- _Objective_:
Return, exactly as written, the run of lines that begins at the line containing "(0.0, axis, -6.2" and ends at the line containing "imported = [obj". Nothing outside that run belongs in the answer.

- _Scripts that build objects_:
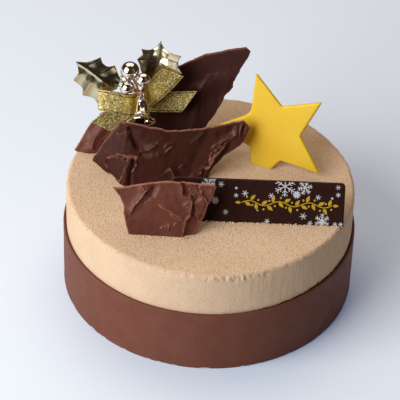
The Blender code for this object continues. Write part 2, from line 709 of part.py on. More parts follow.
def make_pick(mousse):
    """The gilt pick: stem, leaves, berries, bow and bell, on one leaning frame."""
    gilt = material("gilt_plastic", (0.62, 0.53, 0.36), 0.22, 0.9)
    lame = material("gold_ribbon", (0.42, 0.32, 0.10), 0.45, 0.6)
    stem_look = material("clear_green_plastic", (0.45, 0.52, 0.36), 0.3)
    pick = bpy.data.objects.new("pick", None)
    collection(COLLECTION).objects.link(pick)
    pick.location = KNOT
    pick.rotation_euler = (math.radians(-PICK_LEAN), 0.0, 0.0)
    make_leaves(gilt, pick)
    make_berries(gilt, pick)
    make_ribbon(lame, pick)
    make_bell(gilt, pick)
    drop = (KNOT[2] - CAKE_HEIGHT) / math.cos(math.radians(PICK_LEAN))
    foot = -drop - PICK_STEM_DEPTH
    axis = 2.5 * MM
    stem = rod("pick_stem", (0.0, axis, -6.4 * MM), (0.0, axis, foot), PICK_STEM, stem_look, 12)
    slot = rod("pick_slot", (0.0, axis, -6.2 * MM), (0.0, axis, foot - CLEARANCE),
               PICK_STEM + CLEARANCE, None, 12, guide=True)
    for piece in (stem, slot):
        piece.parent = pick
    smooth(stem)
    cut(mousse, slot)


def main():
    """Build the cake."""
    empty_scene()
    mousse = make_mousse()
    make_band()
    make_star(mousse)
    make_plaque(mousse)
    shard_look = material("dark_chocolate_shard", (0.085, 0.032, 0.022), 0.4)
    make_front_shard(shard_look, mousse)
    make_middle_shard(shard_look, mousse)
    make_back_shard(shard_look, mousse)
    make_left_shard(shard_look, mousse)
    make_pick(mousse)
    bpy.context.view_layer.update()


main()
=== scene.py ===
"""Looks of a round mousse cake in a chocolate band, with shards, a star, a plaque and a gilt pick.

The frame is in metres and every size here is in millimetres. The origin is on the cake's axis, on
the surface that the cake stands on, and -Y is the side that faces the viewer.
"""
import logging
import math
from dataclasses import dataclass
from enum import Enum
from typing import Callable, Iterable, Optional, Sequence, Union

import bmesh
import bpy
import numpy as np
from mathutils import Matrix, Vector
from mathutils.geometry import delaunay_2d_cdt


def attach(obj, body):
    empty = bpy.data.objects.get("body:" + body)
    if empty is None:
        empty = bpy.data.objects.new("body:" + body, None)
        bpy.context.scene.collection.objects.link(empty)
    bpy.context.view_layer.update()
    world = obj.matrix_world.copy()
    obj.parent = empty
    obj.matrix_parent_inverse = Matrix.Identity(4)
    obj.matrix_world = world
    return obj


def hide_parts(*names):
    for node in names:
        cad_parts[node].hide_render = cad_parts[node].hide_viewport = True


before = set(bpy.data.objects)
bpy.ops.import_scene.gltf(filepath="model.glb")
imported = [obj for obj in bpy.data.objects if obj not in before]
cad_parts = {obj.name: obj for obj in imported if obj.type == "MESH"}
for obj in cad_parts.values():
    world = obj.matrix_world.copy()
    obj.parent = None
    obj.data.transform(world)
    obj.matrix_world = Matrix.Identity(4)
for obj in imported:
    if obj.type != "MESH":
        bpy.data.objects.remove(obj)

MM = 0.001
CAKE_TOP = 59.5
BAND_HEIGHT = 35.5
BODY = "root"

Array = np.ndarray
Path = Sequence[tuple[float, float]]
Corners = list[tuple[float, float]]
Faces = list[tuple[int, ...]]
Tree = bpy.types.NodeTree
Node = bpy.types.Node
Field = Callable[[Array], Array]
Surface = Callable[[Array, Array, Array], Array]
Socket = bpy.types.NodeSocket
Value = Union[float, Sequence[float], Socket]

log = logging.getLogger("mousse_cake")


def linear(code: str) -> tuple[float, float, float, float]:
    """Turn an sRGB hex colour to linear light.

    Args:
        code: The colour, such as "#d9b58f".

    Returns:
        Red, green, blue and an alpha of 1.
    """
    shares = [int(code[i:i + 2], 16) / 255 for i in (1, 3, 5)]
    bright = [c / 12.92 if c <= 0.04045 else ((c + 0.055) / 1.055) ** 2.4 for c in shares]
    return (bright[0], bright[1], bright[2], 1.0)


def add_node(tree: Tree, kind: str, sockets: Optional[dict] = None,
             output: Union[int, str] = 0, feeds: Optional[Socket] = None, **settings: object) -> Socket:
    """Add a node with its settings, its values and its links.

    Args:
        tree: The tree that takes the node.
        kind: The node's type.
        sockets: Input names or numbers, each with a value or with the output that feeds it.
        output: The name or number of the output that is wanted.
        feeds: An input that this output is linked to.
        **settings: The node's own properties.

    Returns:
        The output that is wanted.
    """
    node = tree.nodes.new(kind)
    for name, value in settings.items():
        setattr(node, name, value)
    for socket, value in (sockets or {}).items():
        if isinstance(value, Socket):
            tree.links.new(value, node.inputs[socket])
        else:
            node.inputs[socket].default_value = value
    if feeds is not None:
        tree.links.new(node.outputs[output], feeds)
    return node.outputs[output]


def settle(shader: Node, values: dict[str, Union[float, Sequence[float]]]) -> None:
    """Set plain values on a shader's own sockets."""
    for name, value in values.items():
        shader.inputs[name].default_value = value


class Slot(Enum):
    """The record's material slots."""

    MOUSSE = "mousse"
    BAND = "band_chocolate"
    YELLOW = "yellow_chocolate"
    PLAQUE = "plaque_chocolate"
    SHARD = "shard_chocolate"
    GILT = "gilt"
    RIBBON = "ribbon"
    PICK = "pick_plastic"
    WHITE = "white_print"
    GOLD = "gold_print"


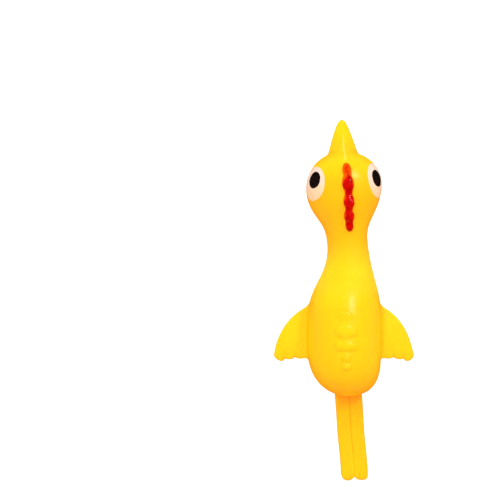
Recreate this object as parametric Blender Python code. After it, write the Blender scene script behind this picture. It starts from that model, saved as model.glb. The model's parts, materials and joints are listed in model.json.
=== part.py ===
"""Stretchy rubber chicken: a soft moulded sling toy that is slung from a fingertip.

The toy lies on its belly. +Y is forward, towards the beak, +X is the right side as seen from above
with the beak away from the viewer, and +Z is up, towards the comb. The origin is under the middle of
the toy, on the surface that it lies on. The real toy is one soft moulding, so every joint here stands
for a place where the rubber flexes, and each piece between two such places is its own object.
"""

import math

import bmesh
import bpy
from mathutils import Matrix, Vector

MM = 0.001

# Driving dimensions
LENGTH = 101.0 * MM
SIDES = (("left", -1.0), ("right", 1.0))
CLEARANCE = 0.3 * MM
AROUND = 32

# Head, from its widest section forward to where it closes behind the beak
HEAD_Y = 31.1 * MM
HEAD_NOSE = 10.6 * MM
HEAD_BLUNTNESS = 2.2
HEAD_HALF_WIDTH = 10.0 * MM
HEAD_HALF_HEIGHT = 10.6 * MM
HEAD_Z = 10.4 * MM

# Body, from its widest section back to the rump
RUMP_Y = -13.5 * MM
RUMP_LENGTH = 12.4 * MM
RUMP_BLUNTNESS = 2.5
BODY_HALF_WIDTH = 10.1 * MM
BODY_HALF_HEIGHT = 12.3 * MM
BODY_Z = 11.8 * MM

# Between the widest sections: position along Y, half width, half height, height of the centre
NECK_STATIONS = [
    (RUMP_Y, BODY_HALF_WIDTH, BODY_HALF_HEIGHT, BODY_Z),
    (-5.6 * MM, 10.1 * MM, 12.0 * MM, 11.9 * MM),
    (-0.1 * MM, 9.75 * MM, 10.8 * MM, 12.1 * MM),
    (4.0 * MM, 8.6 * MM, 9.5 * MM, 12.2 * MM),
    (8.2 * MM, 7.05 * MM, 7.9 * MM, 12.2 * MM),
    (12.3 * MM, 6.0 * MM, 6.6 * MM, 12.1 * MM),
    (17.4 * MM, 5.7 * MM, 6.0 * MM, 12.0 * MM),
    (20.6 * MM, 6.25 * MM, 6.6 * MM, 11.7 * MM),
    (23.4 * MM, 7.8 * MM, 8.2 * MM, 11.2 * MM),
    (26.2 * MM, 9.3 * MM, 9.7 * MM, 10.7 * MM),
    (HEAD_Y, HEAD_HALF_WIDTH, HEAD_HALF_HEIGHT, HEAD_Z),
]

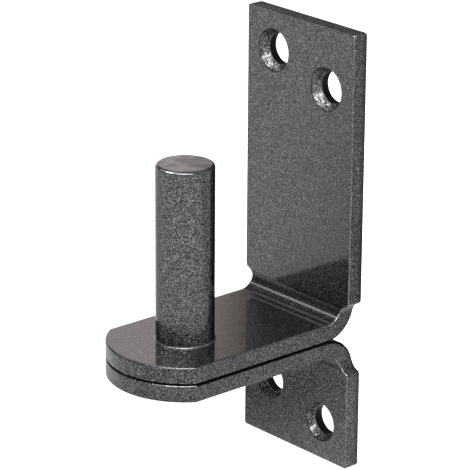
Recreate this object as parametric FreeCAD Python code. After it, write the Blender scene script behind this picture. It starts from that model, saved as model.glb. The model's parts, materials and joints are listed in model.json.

- _Exercise result_:
    slot = rod("pick_slot", (0.0, axis, -6.2 * MM), (0.0, axis, foot - CLEARANCE),
               PICK_STEM + CLEARANCE, None, 12, guide=True)
    for piece in (stem, slot):
        piece.parent = pick
    smooth(stem)
    cut(mousse, slot)


def main():
    """Build the cake."""
    empty_scene()
    mousse = make_mousse()
    make_band()
    make_star(mousse)
    make_plaque(mousse)
    shard_look = material("dark_chocolate_shard", (0.085, 0.032, 0.022), 0.4)
    make_front_shard(shard_look, mousse)
    make_middle_shard(shard_look, mousse)
    make_back_shard(shard_look, mousse)
    make_left_shard(shard_look, mousse)
    make_pick(mousse)
    bpy.context.view_layer.update()


main()
=== scene.py ===
"""Looks of a round mousse cake in a chocolate band, with shards, a star, a plaque and a gilt pick.

The frame is in metres and every size here is in millimetres. The origin is on the cake's axis, on
the surface that the cake stands on, and -Y is the side that faces the viewer.
"""
import logging
import math
from dataclasses import dataclass
from enum import Enum
from typing import Callable, Iterable, Optional, Sequence, Union

import bmesh
import bpy
import numpy as np
from mathutils import Matrix, Vector
from mathutils.geometry import delaunay_2d_cdt


def attach(obj, body):
    empty = bpy.data.objects.get("body:" + body)
    if empty is None:
        empty = bpy.data.objects.new("body:" + body, None)
        bpy.context.scene.collection.objects.link(empty)
    bpy.context.view_layer.update()
    world = obj.matrix_world.copy()
    obj.parent = empty
    obj.matrix_parent_inverse = Matrix.Identity(4)
    obj.matrix_world = world
    return obj


def hide_parts(*names):
    for node in names:
        cad_parts[node].hide_render = cad_parts[node].hide_viewport = True


before = set(bpy.data.objects)
bpy.ops.import_scene.gltf(filepath="model.glb")
imported = [obj for obj in bpy.data.objects if obj not in before]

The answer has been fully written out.